Outro nome importante que frequenta o meio-campo é Nico Serrano (2003), que esteve com a seleção sub-19 para amistosos na Data Fifa. Habilidoso e criativo, ele é constantemente comparado a Iker Munian por seu estilo de jogo, por ser canhoto e por atuar pela faixa esquerda do gramado, podendo também atuar como extrema.
Real Sociedad:
Com uma equipe titular formada por praticamente 80% de jogadores originários da base, não é novidade para muita gente os nomes de Martín Zubimendi, Mikel Oyarzabal, Ander Barrenetxea, por exemplo. Entretanto, uma grande joia de Zubieta devem ganhar ainda mais espaço no elenco de Imanol por sua proeminência na equipe B e por convocações para a equipe sub-21 da Espanha.
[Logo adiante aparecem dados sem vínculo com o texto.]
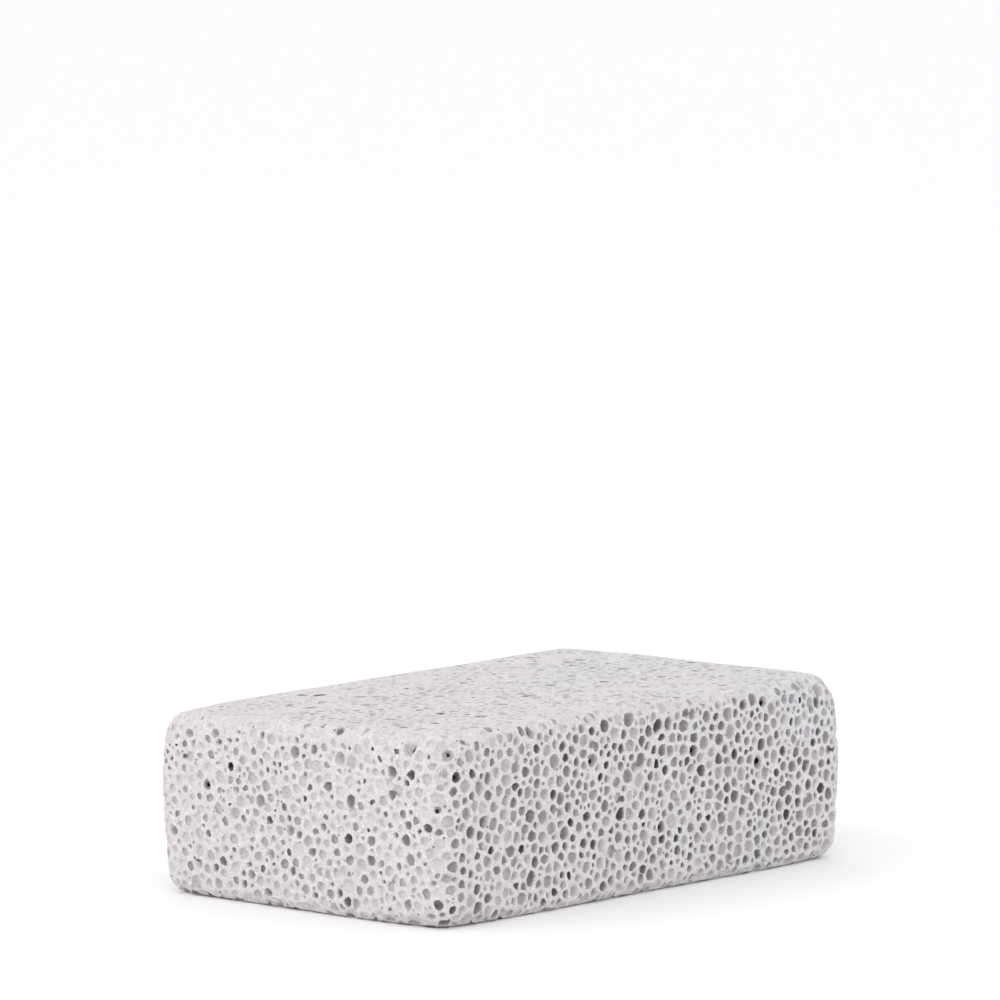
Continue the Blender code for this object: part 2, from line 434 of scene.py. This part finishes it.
class Bubbles:
    """The bubbles by how they meet the surface, and the shells that stand for them."""

    def __init__(self, foam, surface):
        self.foam = foam
        self.chance = np.random.default_rng(TONE_SEED)
        self.balls = {sides: ball_ways(sides) for _, sides in SIDES_BY_REACH}
        self.feet, self.normals, self.dust, self.floors = {}, {}, {}, {}
        self.opened, self.deep = set(), set()
        shaken_out = np.interp(foam.widths, NARROW_TO_WIDE, SHAKEN_OUT)
        powers = np.interp(foam.widths, NARROW_TO_WIDE, TONE_POWERS)
        # Each bubble's tone is random; its dark end is partly painted shade of deep pores
        self.tones = self.chance.random(len(foam.widths)) ** powers
        for index, centre in enumerate(map(Vector, foam.seeds.tolist())):
            foot, normal, _, _ = surface.find_nearest(centre)
            height = (centre - foot).dot(normal)
            dust = dust_at(foot, normal)
            foam.room[index] *= 1 - CLOGGED * dust**2
            up, down = foam.reach(index, np.array([normal, -normal]))
            # A shaken-out bubble keeps little dust and takes a darker tone, which is partly painted
            # shade
            if self.chance.random() < shaken_out[index]:
                self.tones[index] = self.tones[index] ** (1 - dust)
                dust *= DUST_LEFT
            self.feet[index], self.normals[index] = foot, normal
            self.dust[index] = dust
            self.floors[index] = self.floor_depth(index)
            if up + height > LEAST_BITE and down - height > LEAST_BITE:
                if dust < self.chance.uniform(*FILLED_FROM):
                    self.opened.add(index)
            else:
                self.deep.add(index)

    def floor_depth(self, index):
        """How deep a bubble's floor lies: by its tone, its dust and chance."""
        shallow, low = CLEAN_FLOORS
        share = (1 - FLOOR_BY_TONE) * self.chance.random() + FLOOR_BY_TONE * self.tones[index]
        clean = shallow * (low / shallow) ** share
        return clean * (DUSTY_FLOOR / clean) ** self.dust[index]

    def shell(self, index):
        """A closed mesh of one bubble, its poles along the surface's normal."""
        normal = self.normals[index]
        spin = Quaternion(normal, self.chance.uniform(0, math.tau))
        around = np.array([spin @ normal.orthogonal() * s for s in (1, -1)])
        mean_reach = self.foam.reach(index, around).mean()
        sides = next(count for most, count in SIDES_BY_REACH if mean_reach < most)
        ways, faces = self.balls[sides]
        turn = np.array((spin @ Vector((0, 0, 1)).rotation_difference(normal)).to_matrix())
        ways = ways @ turn.T
        reach = self.foam.reach(index, ways)
        centre = Vector(self.foam.seeds[index])
        for slot, way in enumerate(ways):
            lump = noise.noise((centre + Vector(way) * reach[slot]) / LUMP_SPAN)
            reach[slot] *= 1 - LUMPS * max(0.0, lump - LUMP_START)
        places = self.foam.seeds[index] + ways * reach[:, None]
        if index in self.opened:
            depths = (np.array(self.feet[index]) - places) @ np.array(normal)
            raised = (1 - FLOOR_DIP) * np.clip(depths - self.floors[index], 0, None)
            places += raised[:, None] * np.array(normal)
        return places, faces

    def broken_through(self):
        """Bubbles that have lost the wall to an opened one. No two of them are neighbours."""
        foam, chosen = self.foam, set()
        deep, opened = (self.chance.permutation(sorted(kind)) for kind in (self.deep, self.opened))
        for index in map(int, [*deep, *opened]):
            beside = foam.beside[index, :BREAK_CROWD].tolist()
            tried = self.chance.random() <= BREAK_SHARE * (1 - self.dust[index])
            if not tried or chosen.intersection(beside):
                continue
            if any(index in foam.beside[other, :BREAK_CROWD] for other in chosen):
                continue
            walls = [wall for wall in range(BREAK_PARTNERS) if beside[wall] in self.opened]
            if not walls:
                continue
            partner = beside[walls[0]]
            foam.limits[index, walls[0]] += WALL + BREAK_REACH
            foam.room[[index, partner]] = 1
            chosen.add(index)
            if index in self.deep:
                self.floors[partner] = LARGEST_REACH
        return chosen


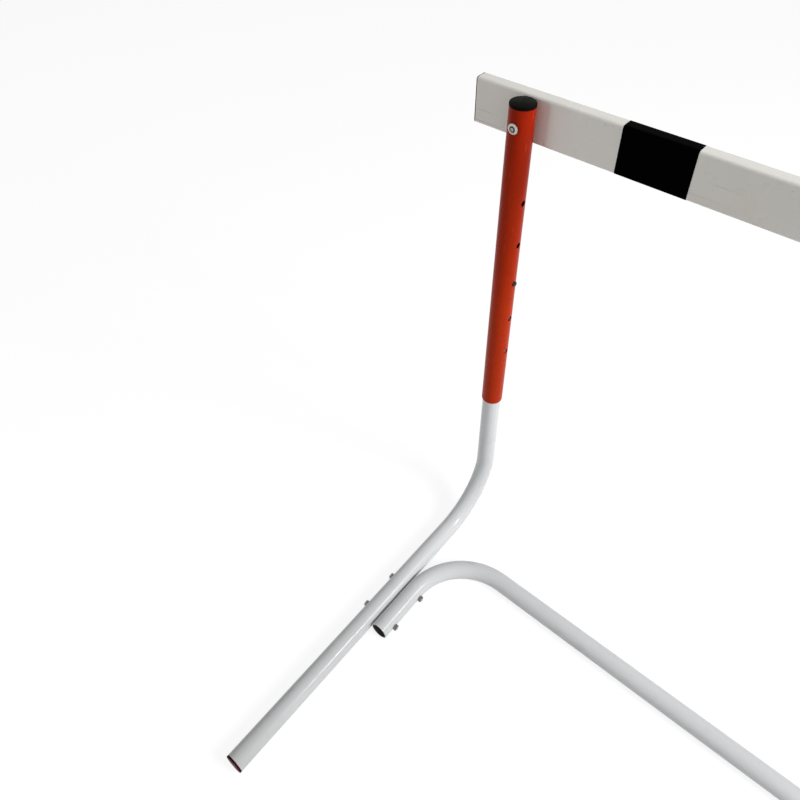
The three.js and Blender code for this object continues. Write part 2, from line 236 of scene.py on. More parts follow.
# Floor and surroundings
FLOOR_HALF = 20
FLOOR_SHARE = 0.6
FLOOR_GLOW = 1.42
FLOOR_ALBEDO = (0.6, 0.6, 0.6, 1)
WORLD_COLOUR = (1, 1, 1, 1)
WORLD_LIGHT = 0.345
WORLD_SEEN = 1

# Lamps: the direction from their target, distance and size in metres, power in watts
LAMP_TARGET = (-0.3, 0.15, 0.45)
KEY_DIRECTION = (0.84, 0.15, 0.5)
KEY_DISTANCE = 3
KEY_SIZE = (1.2, 1.2)
KEY_POWER = 90
FILL_DIRECTION = (-0.6, -0.78, 0.15)
FILL_DISTANCE = 3
FILL_SIZE = (1, 1)
FILL_POWER = 7
GLINT_DIRECTION = (0.8, 0.27, 0.54)
GLINT_DISTANCE = 5
GLINT_SIZE = (1.1, 0.5)
GLINT_POWER = 100

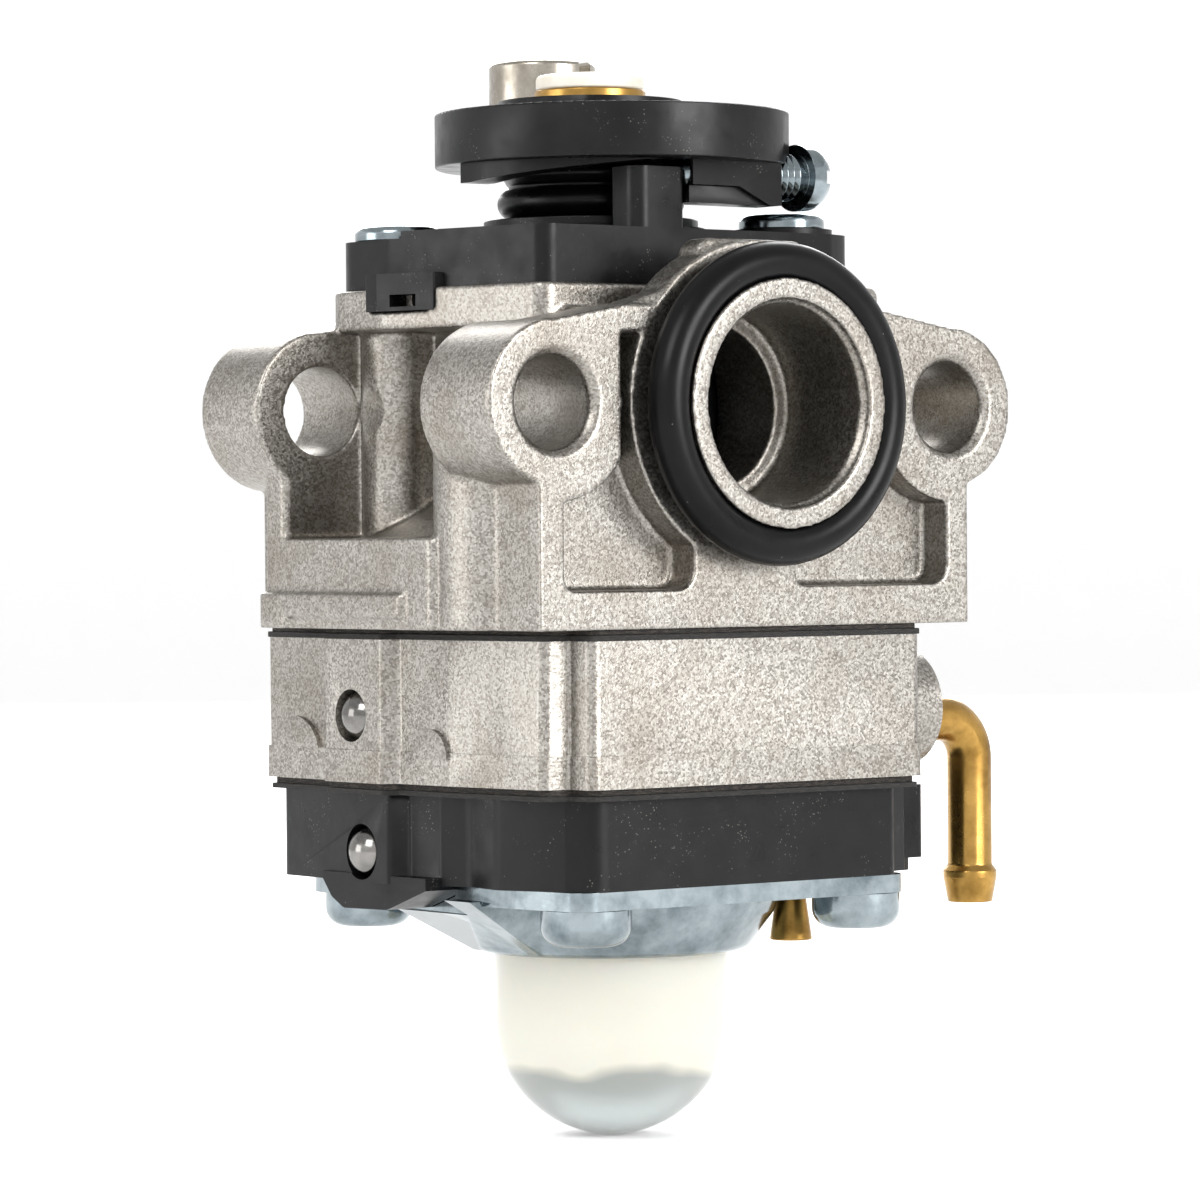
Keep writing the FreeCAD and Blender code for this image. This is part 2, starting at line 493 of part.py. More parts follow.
def coil(x, y, z0, z1, radius, wire_r, turns):
    """Coil spring along Z with open ends, lofted through eight-sided sections of the wire."""
    rise = (z1 - z0 - 2 * wire_r) / turns / 16
    rings = []
    for i in range(turns * 16 + 1):
        turn = math.pi * i / 8
        corners = []
        for k in range(8):
            around = math.pi * k / 4
            r = radius + wire_r * math.cos(around)
            corners.append(V(x + r * math.cos(turn), y + r * math.sin(turn),
                             z0 + wire_r + rise * i + wire_r * math.sin(around)))
        rings.append(Part.makePolygon(corners + corners[:1]))
    return Part.makeLoft(rings, True, True)


def lever_spring():
    return coil(-0.4, NEEDLE_Y, LEVER_PIN_Z + 1.2, Z_METER_BODY + 5.5, 0.85, 0.17, 4)


def diaphragm_rivet():
    x, y = 0, MID_Y
    top = cyl_z(x, y, Z_METER_GASKET, Z_METER_GASKET + 0.6, 2.6)
    shank = cyl_z(x, y, Z_METER_SHEET - 0.5, Z_METER_GASKET, 1.95)
    foot = cyl_z(x, y, Z_METER_SHEET - 0.5, Z_METER_SHEET, 2.6)
    return joined(top, shank, foot)


def inlet_screen():
    z = Z_PUMP_SHEET - 1.15
    disc = cyl_z(4.6, ELBOW_Y, z, z + 0.3, 2.15)
    slots = [box(4.6 + i * 0.8 - 0.2, 4.6 + i * 0.8 + 0.2, ELBOW_Y - 1.4, ELBOW_Y + 1.4, z - 1, z + 1)
             for i in (-1, 0, 1)]
    return disc.cut(slots)


def primer_check_valve():
    """Umbrella valve of rubber, its stem pulled up through the purge body."""
    z = Z_PURGE + 1.2
    cap = turned([(0, z, 0), (4.3, z, 0), (4.1, z - 0.35, 0.1), (1.3, z - 0.9, 0.6), (0, z - 0.9, 0)], 0, MID_Y)
    stem = cyl_z(0, MID_Y, z, Z_METER_SHEET - 1.4, 0.97)
    return joined(cap, stem)


# ---- throttle cover ---------------------------------------------------------------------------
POST = (-3.9, -0.05, 7.0, 9.6)     # x0, x1, y0, y1 of the stop post


def cover_clip():
    """Skirt on the left of the cover that laps over the edge of the body."""
    return plan([(-14.55, 20.6, 0.1), (-14.55, 19.4, 0.3), (-13.4, 15.0, 0.1), (-12.3, 15.0, 0.1),
                 (-13.2, 19.4, 0.3), (-13.2, 20.6, 0.1)], 6.05, Z_COVER + 0.9)


def throttle_cover():
    body = plan(cover_seat(0.0), Z_COVER, Z_COVER_TOP)
    lobe_x, lobe_y = COVER_SCREWS[1]
    pad = cyl_z(lobe_x, lobe_y, Z_COVER, Z_LOBE_RIGHT, 3.2)
    collar = cyl_z(0, BARREL_Y, Z_COVER_TOP - 0.1, Z_COVER_TOP + 0.35, 7.2)
    x0, x1, y0, y1 = POST
    post = plan([(x0, y0, 1.0), (x1, y0, 0.4), (x1, y1, 0.4), (x0, y1, 0.4)], Z_COVER, 14.75)
    cover = joined(body, pad, cover_clip(), collar, post)
    ball_x, ball_y = cam_ball_place()
    left_x, left_y = COVER_SCREWS[0]
    cuts = [cyl_z(left_x, left_y, Z_LOBE_LEFT, Z_COVER_TOP + 1, 3.4),
            box(-20, left_x, left_y - 4, left_y + 6, Z_LOBE_LEFT, Z_COVER_TOP + 1),
            box(-16, -12.9, 16.4, 18.4, 6.3, 7.05),
            cyl_z(0, BARREL_Y, Z_COVER - 1, Z_COVER + 2.2, BARREL_BORE_R),
            cyl_z(0, BARREL_Y, Z_COVER, Z_COVER_TOP + 2, STEM_R + 0.05),
            Part.makeSphere(BALL_R + 0.02, V(ball_x, ball_y, Z_LEVER - 0.04 - BALL_R))]
    cuts += [cyl_z(x, y, Z_COVER - 1, Z_COVER_TOP + 1, M3_CLEAR_R) for x, y in COVER_SCREWS]
    return cover.cut(cuts)


def cam_ball_place():
    a = math.radians(CAM_ANGLE)
    return CAM_R * math.cos(a), BARREL_Y + CAM_R * math.sin(a)


def cam_ball():
    x, y = cam_ball_place()
    return Part.makeSphere(BALL_R, V(x, y, Z_LEVER - 0.04 - BALL_R))


def cover_screws():
    return Part.makeCompound([screw_z(x, y, seat, 2.7, 0.95, 1.45, Z_TOP - 7.5, True)
                              for (x, y), seat in zip(COVER_SCREWS, (Z_LOBE_LEFT, Z_LOBE_RIGHT))])


def boot_washer():
    z = Z_COVER_TOP + 0.35
    return cyl_z(0, BARREL_Y, z, z + 0.55, 6.75).cut(cyl_z(0, BARREL_Y, z - 1, z + 1, STEM_R + 0.3))


def dust_boot():
    """Rubber gaiter between the cover and the lever."""
    z0, z1 = Z_COVER_TOP + 0.9, Z_LEVER - 0.05
    height = z1 - z0
    outer = turned([(STEM_R + 0.6, z0, 0), (5.2, z0, 0.3), (6.25, z0 + height * 0.35, 0.9),
                    (5.3, z0 + height * 0.62, 0.5), (5.9, z0 + height * 0.8, 0.4), (5.4, z1, 0.2),
                    (STEM_R + 0.6, z1, 0)], 0, BARREL_Y)
    return outer


# ---- throttle barrel and lever ------------------------------------------------------------------
def throttle_barrel():
    """Rotary barrel; its cross hole lines up with the bore at full throttle, after turning and rising."""
    body = joined(cyl_z(0, BARREL_Y, BARREL_FLOOR + 0.15, BARREL_CROWN, BARREL_R),
                  cyl_z(0, BARREL_Y, BARREL_CROWN - 1, Z_LEVER, STEM_R))
    through = cyl_y(0, -LIFT, BARREL_Y - 10, BARREL_Y + 10, THROAT_R)
    through.rotate(V(0, BARREL_Y, 0), Z_AXIS, -TURN)
    spring_well = cyl_z(0, BARREL_Y, BARREL_CROWN - 1.2, BARREL_CROWN + 1, 5.6).cut(
        cyl_z(0, BARREL_Y, 0, 9, STEM_R + 0.6))
    cuts = [through, spring_well, cyl_z(0, BARREL_Y, -10, -5, 1.6),
            cyl_z(0, BARREL_Y, 0, Z_LEVER + 1, 1.0), cyl_z(0, BARREL_Y, 11.0, Z_LEVER + 1, 2.3)]
    return body.cut(cuts)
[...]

Beñat Turrientes (2002) atua como meia-central, é destro e mede 1,80m de altura. Ele se notabiliza pela inteligência de jogo, podendo ser um volante mais defensivo ou um segundo homem que ajuda na distribuição de jogo. Turrientes é refinado nos passes longos e verticais, além de ajustar e girar o corpo com facilidade.
Alavés:
Os babazorros tiveram dificuldades para montar o elenco para a temporada 2021/22. No entanto, Javier Calleja tem a disposição Javi López (2001), um dos poucos jogadores abaixo dos 23 anos no elenco. López é defensor por natureza, podendo atuar em linha de três como zagueiro ou como lateral-esquerdo numa linha de quatro. Devido a fragilidade da equipe, o setor defensivo costumeiramente fica exposto e isso pode interferir na evolução de López.
Osasuna:
Não tão jovem quanto os demais, porém, com muito potencial de evolução está Jon Moncayola (1998). Com inúmeras convocações para seleções de base da Espanha – participando da última Euro Sub-21 e da Olimpíada de Tóquio -, o cadete do Osasuna tem o estilo de jogo semelhante ao de Mikel Merino, que marcou época no clube antes de se transferir para o Borussia Dortmund. Moncayola é resistente, podendo fazer o área-a-área com eficiência. Além disso, o meia possui bom passe e boa infiltração na grande área.